BRICE MARDEN: Their mother is memory. And the arts are various ways you remember things. And I wanted to make this painting with nine figures wildly dancing in the mountains of the Peloponnese. We have a house in Hydra that faces the Peloponnese, and the Peloponnese is where some of the great ancient classical Greek sites are. And this is a sort of acknowledgment of that inspiration.

GARY GARRELS: For me, this painting is a fusion of the great tradition of American Abstract Expressionism, and Chinese references and the Greek classical -- the three great cultures you’ve immersed yourself in.

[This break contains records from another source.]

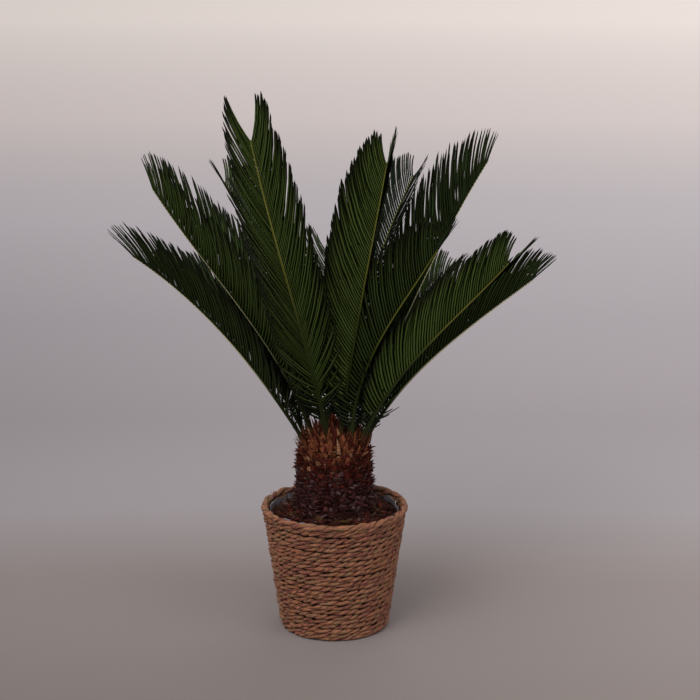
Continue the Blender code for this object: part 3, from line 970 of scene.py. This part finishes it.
@dataclass
class Trunk:
    """Scaly trunk: a core with relief, old leaf bases, and the wool and scales of its crown."""

    foot_z: float = 0.160
    core_rows: int = 72
    core_columns: int = 168
    core_inset: float = 0.0030
    least_radius: float = 0.0015
    boss_waves: Pair = (20, 260)
    boss_height: float = 0.0011
    lump_waves: tuple[int, ...] = (5, 9, 14, 23, 31)
    lump_rises: Pair = (80, 420)
    lump_height: float = 0.00045
    scales_low: float = 0.166
    scales_reach: float = 0.122
    share_reach: float = 0.12
    scale_rows: int = 26
    scales_a_row: int = 46
    scale_length: float = 0.0095
    scale_width: float = 0.0086
    scale_thickness: float = 0.0011
    scale_inset: float = 0.0040
    scale_lean: Curve = Curve((0, 0.5, 1), (44, 50, 66))
    scale_lean_noise: float = 20
    scale_swing_noise: float = 0.45
    scale_curl_noise: float = 34
    bud_scales: int = 150
    bud_radius: float = 0.050
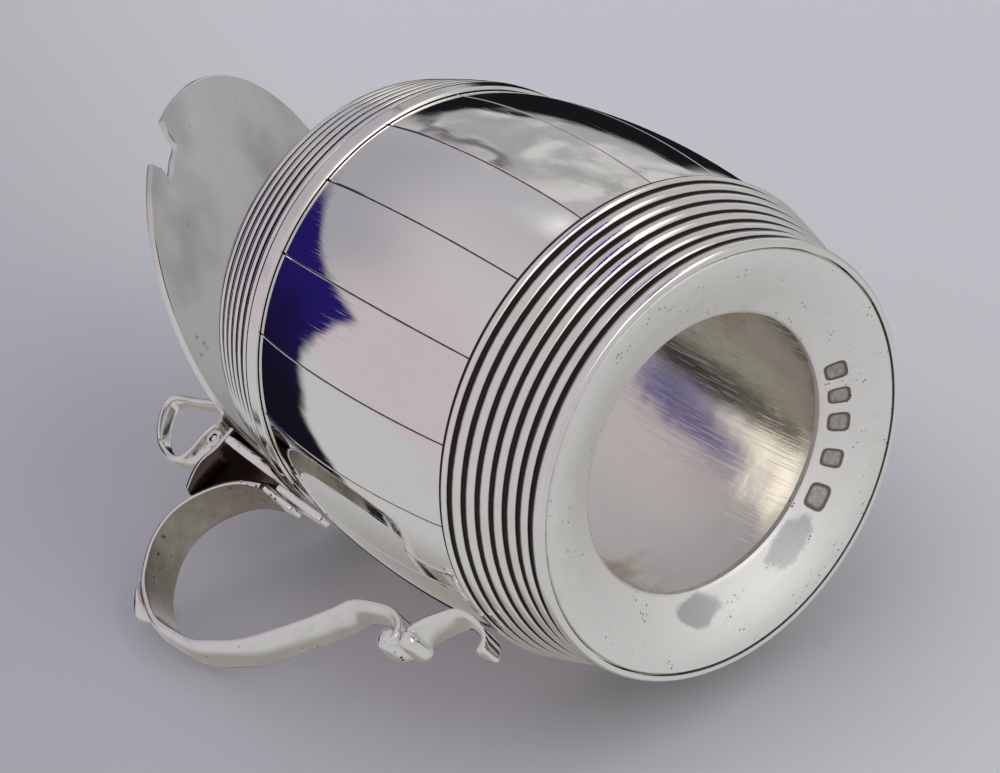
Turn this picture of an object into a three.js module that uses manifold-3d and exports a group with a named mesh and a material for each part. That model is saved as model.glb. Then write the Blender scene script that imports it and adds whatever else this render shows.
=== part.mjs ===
// A silver mustard pot shaped like a small barrel, with its hinged lid open and its glass liner beside it.
// Millimetres, +Z up the barrel's axis from the standing rim to the mouth, and the handle on +X. The barrel
// is drawn round the Z axis, and the pair is then set with the middle of its footprint at the origin.
import * as THREE from 'three';
import { mergeVertices } from 'three/addons/utils/BufferGeometryUtils.js';
import Module from 'manifold-3d';

const wasm = await Module();
wasm.setup();

// Barrel wall
const barrelHeight = 68.6;
const footRadius = 27.2;
const bellyRadius = 32.75;
const mouthRadius = 27.75;
const wallThickness = 0.8;
const staveCount = 18;
const staveLineWidth = 0.5;
const staveLineDepth = 0.2;

// Base plate, dished up to a round hole
const basePlateThickness = 0.85;
const baseHoleRadius = 18.1;
const baseDishRise = 3.5;
const baseSeam = 0.1;

// Bands soldered round the barrel
const lowerBandHeight = 14.9;
const upperBandHeight = 11.2;
const upperReedCount = 6;
const reedCrest = 1;
const reedGroove = 0.55;
const filletHeight = 2.4;
const filletThickness = 0.8;

// Handle strap, its bud, its upper tongue and the plate under it
const handleReach = 23.85;
const archAboveMouth = 2.2;
const archHeight = 10.8;
const handleFoot = 23.9;
const strapHalfWidth = 3.3;
const strapEndHalfWidth = 2.65;
const strapThickness = 1.6;
const spurReach = 2.3;
const spurHalfWidth = 2.7;
const spurPlace = 24.1;
const spurLength = 4.0;
const dropLength = 4.8;
const dropThickness = 0.81;
const dropTipHalfWidth = 0.6;
const jointPlateHeight = 8;
const jointPlateHalfWidth = 3.6;
const jointPlateThickness = 1.1;

// Lower scroll of the handle
const lowerScrollHeight = 12.2;
const lowerScrollThickness = 1.2;
const lowerScrollHalfWidth = 2.65;
const lowerScrollEndHalfWidth = 1.5;
const scrollJointGap = 0.8;

// Hinge
const hingeHalfWidth = 6.4;
const lidKnuckleHalfWidth = 2.1;
const knuckleRadius = 1.2;
const pinRadius = 0.5;
const pinAboveMouth = 1.8;
const pinOutsideLid = 3;
const blockPlateThickness = 1.1;
const blockWebHalfWidth = 1.6;
const archMeeting = 12.4;
const flangeLip = 0.4;

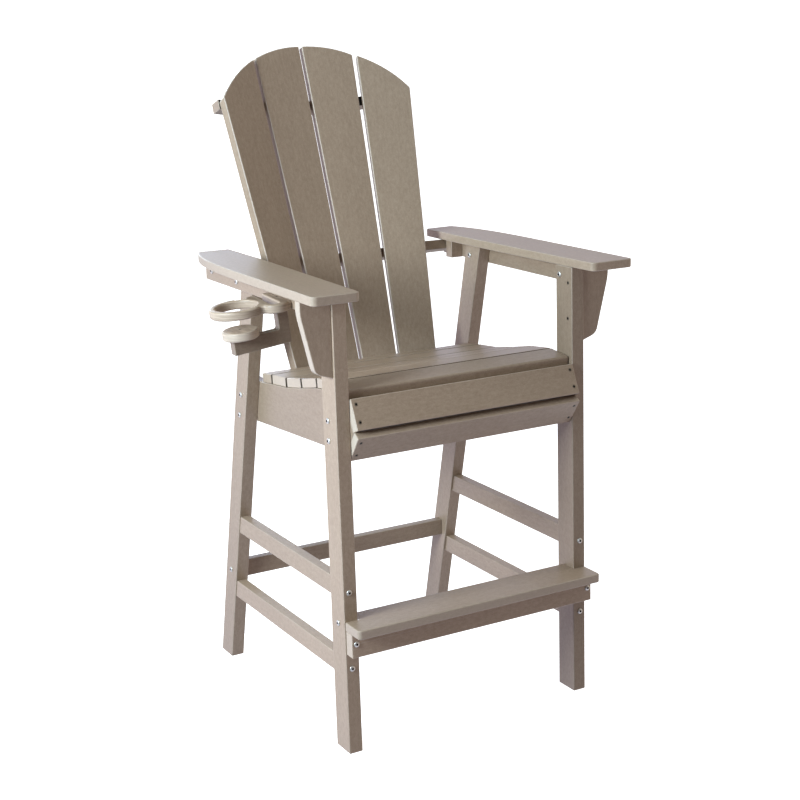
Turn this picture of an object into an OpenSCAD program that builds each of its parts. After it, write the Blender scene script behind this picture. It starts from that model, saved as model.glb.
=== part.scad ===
// Counter-height Adirondack chair with a footrest and a cup holder.
// +Z is up, the chair faces -Y, the cup holder is on the -X arm. Lengths are millimetres.

/* [Legs and stretchers] */

// Width over the outer faces of the legs
frame_width = 588; // [540:2:640]
// Thickness of a leg, across the chair
leg_thick = 30; // [26:1:34]
// Depth of a leg, front to back along the floor
leg_depth = 56; // [50:1:60]
// Rise over run of the front legs' lean, as run per unit of height
front_lean = 0.0203; // [0:0.001:0.04]
// Front edge of the rear legs at the floor
rear_foot_y = 582; // [570:1:596]
// Forward run of the rear legs per unit of height
rear_lean = 0.2281; // [0.2:0.005:0.25]
// Thickness of the side stretchers
stretcher_thick = 23; // [20:1:25]
// Height of every stretcher board
stretcher_high = 40; // [34:0.5:42]
// How far the side stretchers sit in from the legs' outer faces
stretcher_inset = 2; // [0:0.5:4]
// Underside of the upper side stretchers
upper_stretcher_z = 325.5; // [310:0.5:340]
// Underside of the lower side stretchers
lower_stretcher_z = 162; // [150:1:180]
// Height of the rear stretcher board
rear_stretcher_high = 39.5; // [34:0.5:42]
// Underside of the rear stretcher
rear_stretcher_z = 203; // [190:1:220]
// Thickness of the rear stretcher
rear_stretcher_thick = 20; // [18:1:24]

/* [Footrest] */

// Underside of the foot rail
foot_rail_z = 215; // [205:1:225]
// Top of the foot rail, where the footrest board lies
foot_rail_top = 265; // [258:1:275]
// Thickness of the foot rail
foot_rail_thick = 25; // [20:1:28]
// How far the foot rail's ends sit in from the legs' outer faces
foot_rail_inset = 2; // [0:1:9]
// Thickness of the footrest board
footrest_thick = 19; // [16:1:22]
// How far the footrest board reaches in front of the origin plane
footrest_front = 52; // [40:1:70]
// How far the footrest board reaches back between the legs
footrest_back = 43; // [30:1:50]
// How far the footrest board's ends sit in from the legs' outer faces
footrest_inset = 1; // [0.5:0.5:8]
// Radius of the footrest board's front corners
footrest_corner = 8; // [6:1:24]

/* [Seat] */

// Thickness of the boards of the seat
slat_thick = 20; // [16:1:20]
// Gap between the ends of the seat slats and the legs
slat_gap = 2; // [1:0.5:6]
// Radius of the nose of the front slat
nose_radius = 5; // [3:1:18]
// Width of the apron boards
apron_wide = 64; // [60:1:66]
// Thickness of the apron boards
apron_thick = 18; // [16:1:18]
// Gap between the ends of the apron boards and the legs
apron_gap = 1; // [0.5:0.5:4]
// Lean of the upper apron from vertical
upper_apron_lean = 24.4; // [20:0.2:26]
// Lean of the lower apron from vertical
lower_apron_lean = 34; // [30:0.5:36]

/* [Back] */

// Lean of the back from vertical
recline = 20.16; // [18:0.2:22]
// Where the back's centre line passes through the height back_z
back_y = 469; // [465:1:475]
// Height of the back frame's origin
back_z = 740; // [735:1:745]
// Thickness of the back slats
back_thick = 20; // [18:1:22]
// Angle of the two inner slats' faces
inner_turn = 5.86; // [4:0.1:6]
// Angle of the two outer slats' faces
outer_turn = 18.2; // [17:0.1:19]
// Half of the gap between two back slats
half_gap = 3.6; // [2.5:0.1:4.5]
// Radius of the arc across the top of the back
crown_radius = 283.3; // [275:1:295]
// Height of that arc's centre along the slats
crown_centre = 397.9; // [385:1:410]
// Thickness of the curved back rails
back_rail_thick = 22; // [18:1:24]
// Half length of the upper back rail
upper_rail_half = 241; // [225:1:250]
// Drop from the top of the back to the underside of the upper back rail
upper_rail_drop = 144.7; // [120:1:180]

/* [Arms] */

// Top of the arm boards
arm_top = 954.5; // [945:0.5:965]
// Thickness of the arm boards
arm_thick = 18; // [15:0.5:20]
// Radius of the arm boards' front corners
arm_corner = 12; // [6:1:20]
// Thickness of the arm rails
arm_rail_thick = 20; // [18:1:22]
// Height of the arm rails
arm_rail_high = 40.5; // [36:0.5:46]
// Rear end of the arm rails
arm_rail_back = 572; // [568:1:576]
// Thickness of the corbels
corbel_thick = 20; // [18:1:22]
// How far the arm boards reach out past the legs
arm_over = 75; // [70:1:80]

/* [Cup holder] */

// How far the holder sags outwards
holder_tilt = 6.5; // [5:0.5:7]
// Height of the holder plate's top where it meets the arm rail
holder_z = 914; // [914:0.5:916]
// Distance of the ring's axis in front of the origin plane's far side
holder_y = 209; // [200:1:215]
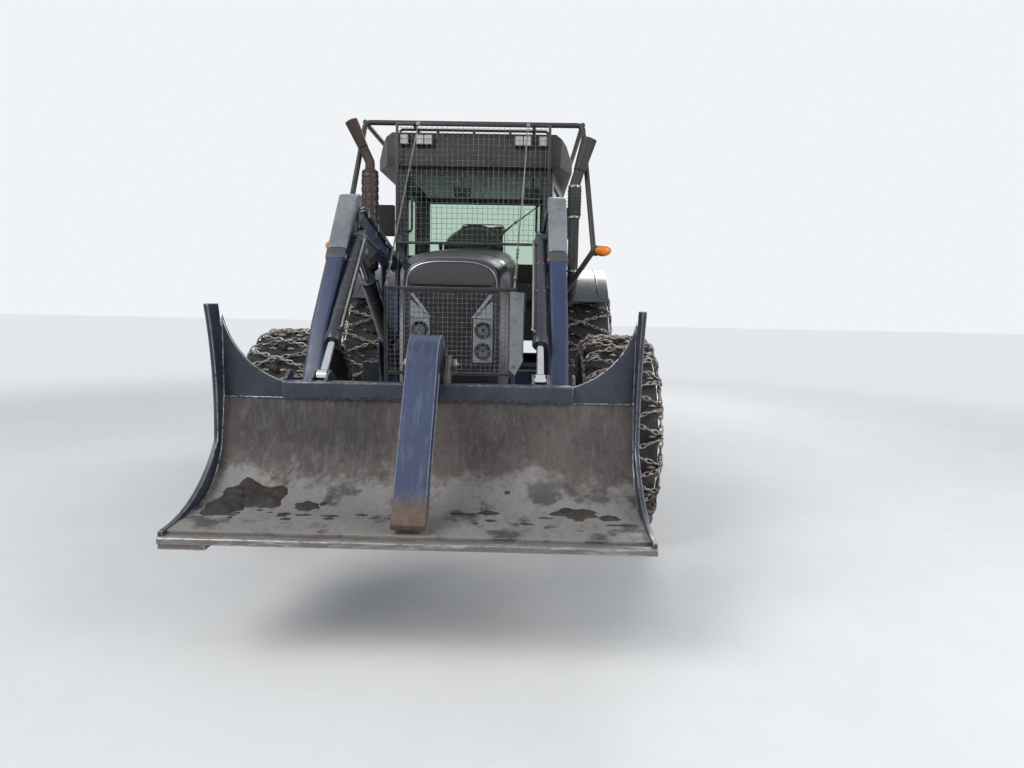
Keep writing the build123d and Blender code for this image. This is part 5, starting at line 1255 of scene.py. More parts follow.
def add_loop(bm, points, radius, sides=8):
    """A closed tube through a ring of points."""
    points = [Vector(p) for p in points]
    rings = []
    for index, here in enumerate(points):
        ahead = (points[(index + 1) % len(points)] - points[index - 1]).normalized()
        side = (ahead.orthogonal() if index == 0 else side - ahead * side.dot(ahead)).normalized()
        up = ahead.cross(side)
        rings.append([bm.verts.new(here + (side * math.cos(a) + up * math.sin(a)) * radius)
                      for a in around(sides)])
    for first, second in zip(rings, rings[1:] + rings[:1]):
        bridge(bm, first, second)


# Guards

GUARD_Y, GUARD_HALF, GUARD_FOOT, GUARD_TOP = -1.302, 0.389, 0.940, 1.616
GUARD_LEVELS = (1.602, 1.090, 0.958)
SCREEN_Y, SCREEN_HALF, SCREEN_FOOT, SCREEN_TOP = 0.3557, 0.628, 2.010, 2.995
PLATE_Y = GUARD_Y - 0.020
SCREEN_LUG_X = 0.619


def add_frame(bm, y, half, low, high, levels, bar):
    """Two upright bars and level bars between them, of square section."""
    for side, _ in SIDES:
        add_box(bm, (side * half - bar / 2, y - bar / 2, low), (side * half + bar / 2, y + bar / 2, high))
    for level in levels:
        add_box(bm, (-half, y - bar / 2, level - bar / 2), (half, y + bar / 2, level + bar / 2))
    round_edges(bm, bar * 0.16)


def add_turnbuckle(bm, start, aim):
    """Two bars joined by threaded eyes, along a taut rope."""
    side = aim.orthogonal().normalized() * 0.009
    for shift in (side, -side):
        add_rod(bm, start + aim * 0.07 + shift, start + aim * 0.21 + shift, 0.0035, 8)
    for reach in (0.07, 0.21):
        add_rod(bm, start + aim * (reach - 0.012), start + aim * (reach + 0.012), 0.0125, 10)
    add_rod(bm, start, start + aim * 0.11, 0.005, 8)
    add_rod(bm, start + aim * 0.17, start + aim * 0.26, 0.005, 8)


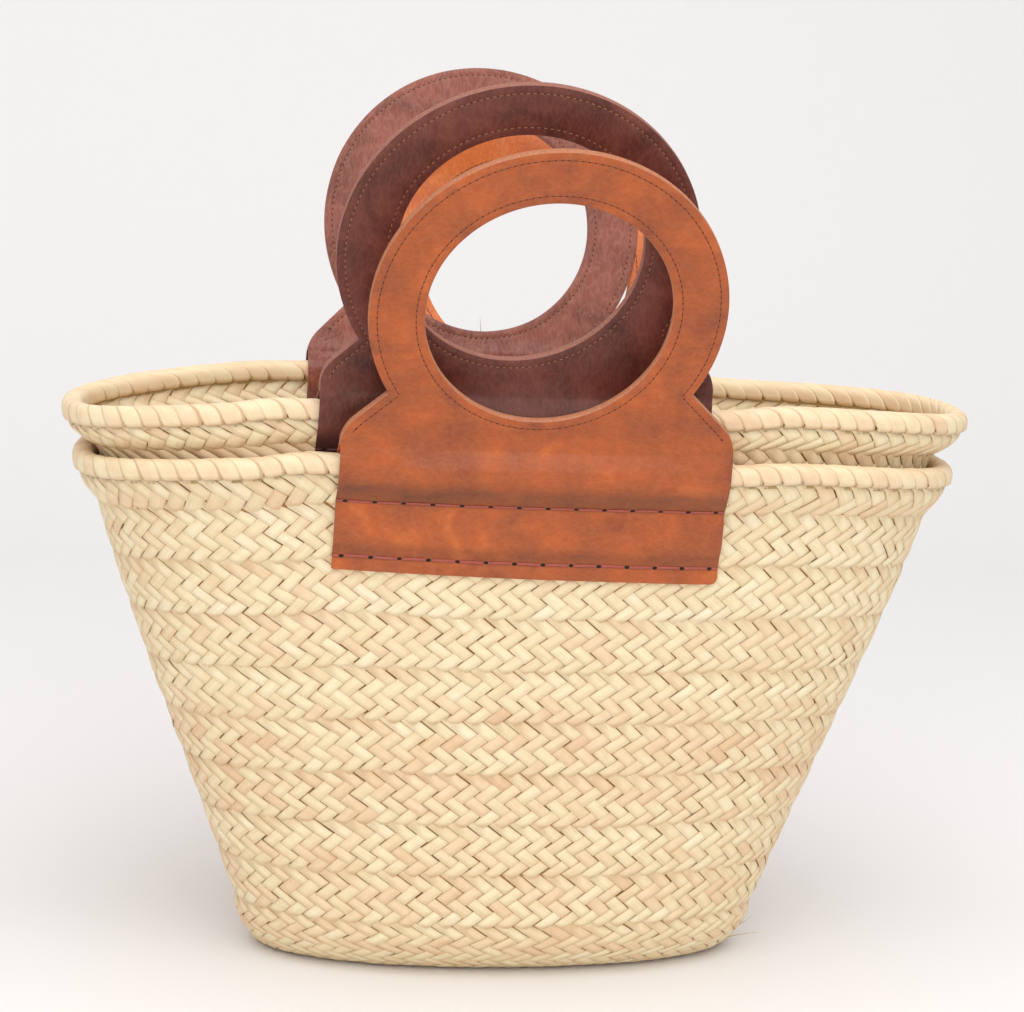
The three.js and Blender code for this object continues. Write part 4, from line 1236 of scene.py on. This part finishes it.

BRICE MARDEN: It was also a response to the idea of the big painting. I had been seeing large contemporary paintings exhibited that I thought had no life, and I wanted to try and make big paintings that had a real reason for being that size, and had movement, rhythm, and that was one of the formal challenges.

And the colors in this painting are basically the Grove group painting colors, but they’re sort of just thinned out. You like to imagine like the muses as just like growing up out of the earth.

GARY GARRELS: The muses would be in an olive grove on a hillside.